If you’d like to dig in further, you can absolutely find a Zettelkasten book or two out there, I have no recommendations. Instead, I find a good Zettelkasten example to be the most helpful thing. So I would recommend checking out my workflow below, and also searching places like YouTube and Medium to see how others are using the system.
My Zettelkasten Workflow
Before we get too far into it, this is not a Zettelkasten workflow tutorial. It’s also not a Zettelkasten workflow template. This is simply what is working for me right now.
And, it should be stated, I just began using this system. So, up until a few months ago, most of my thoughts were stored in commonplace books or planners.
For a look at how I used those notebooks, check out these blog posts:
- What Is a Writer’s Notebook?
- How to Start a Writer’s Notebook
- How to Keep a Writer’s Notebook
- Writer’s Notebook Ideas: Collections to Keep Your Novels on Track
My workflow works for what I need. So it’s not going to look like anyone else’s system. But it has been a great way to use up the index cards I buy from my local closeout store every time I’m there.
(I literally purchase index cards, remaindered books, candy, and He-Man toys. I am a very serious adult, you guys.)
Zettelkasten Workflow Example
As a fiction writer, I read a lot of fiction. So my system reflects that. I take notes from books I’ve read, I make notes about ideas I’ve had for stories. I note marketing methods from other writers, and I write crazy marketing ideas that will probably never work.
For now, I’m creating categories. I know that everything you read about the system says to not do that. But categories are working better than tags for me.
(Categories are broad topics, tags are more granular and related to the specific topic.)
Here are some of my categories for my own ideas:
- general ideas
- meet cutes
- real life experience
- heart ache
- butter (a concept from this book)
And I use the same categories to keep notes about the books I’ve read.
Then, there are subcategories for marketing, where I can keep ideas about how I want to use my platform or to take notes about events I’ve seen other authors do.
What Do You Do With a Zettelkasten?
Eventually, I’ll have a lot of notes. And when I do, I’ll be able to look at all of them and see the connections between them all.

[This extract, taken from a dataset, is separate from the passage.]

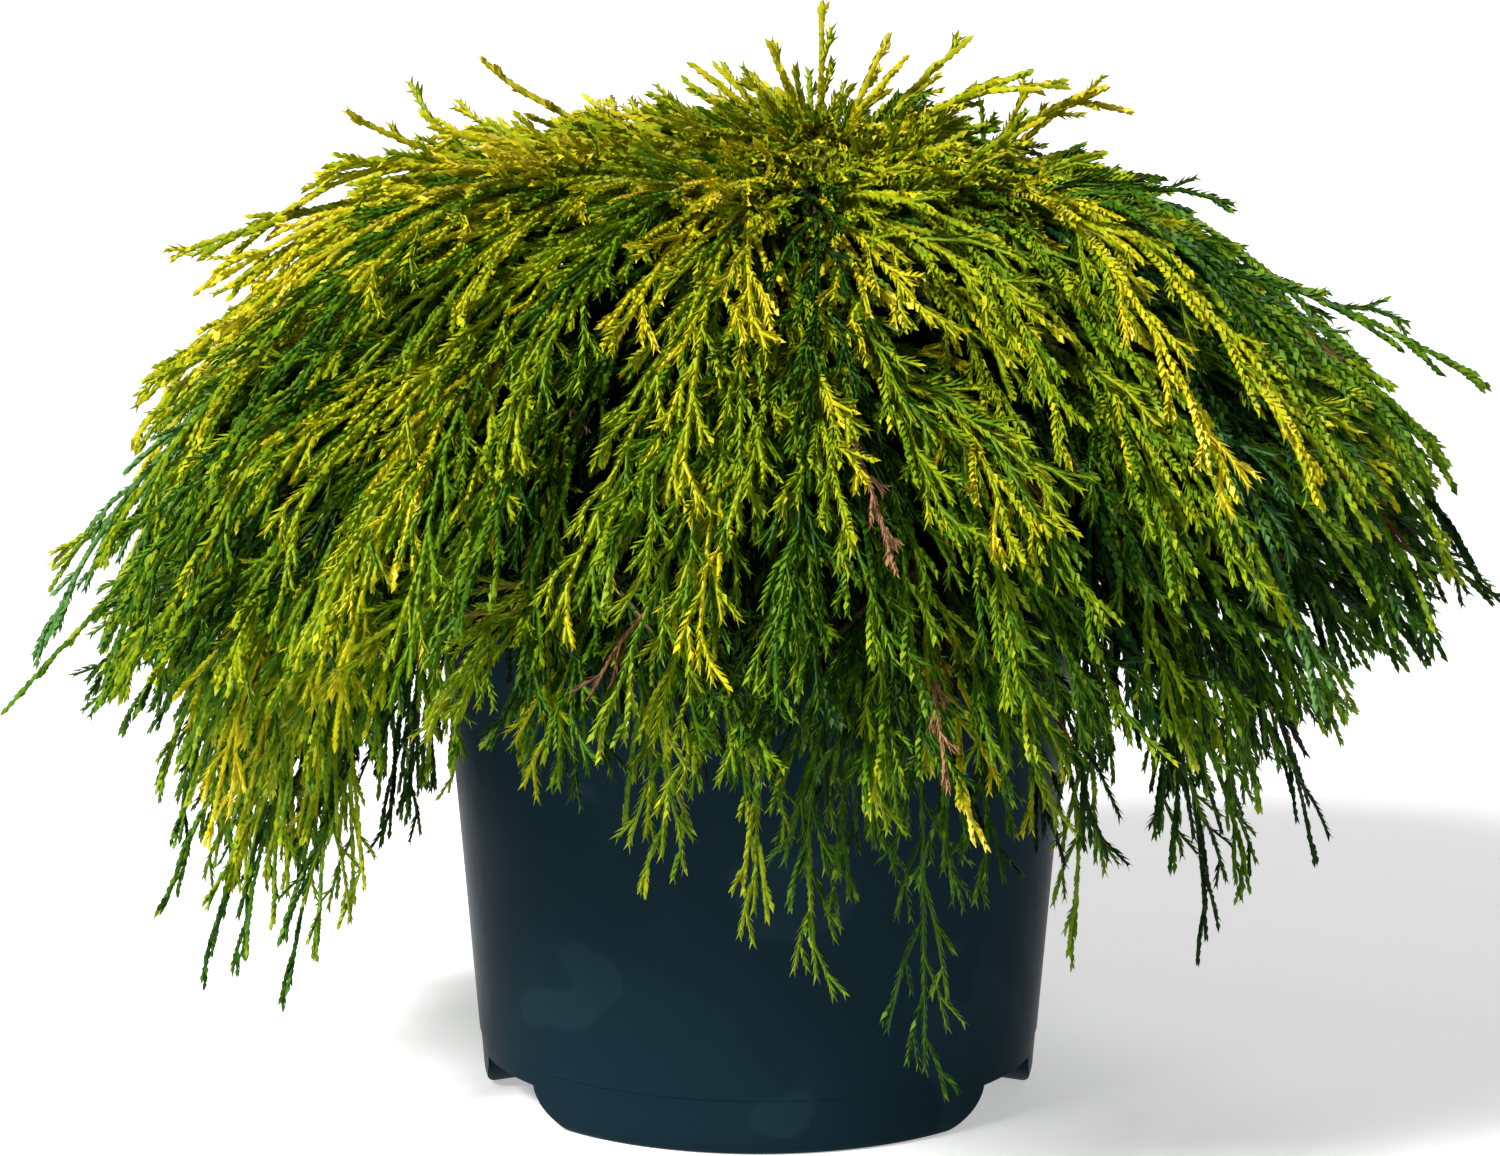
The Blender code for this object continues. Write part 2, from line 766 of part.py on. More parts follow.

I assume that’s when a numbering system will come into play. But if we’re being honest, there will more than likely be a color-coding system that I lean on. I have tons of highlighters and stickers, and I will be using them.
For me, this system is about keeping ideas in one place and being able to move the cards around to figure out what they mean in relationship to one another.
While I’ve always been a commonplace book sort of girl, it can be easy to lose those bits when you finish a notebook and put it away. Searching for that one little thing becomes a hassle, and it’s hard to put that information in context with all your other information.
I hope this system changes that for me.
Do You Zettelkasten?
What do you think of the Zettelkasten method? Do you like notebooks or notecards? Are you an analog kid like me, or are you living for the organization systems you can create in Notion?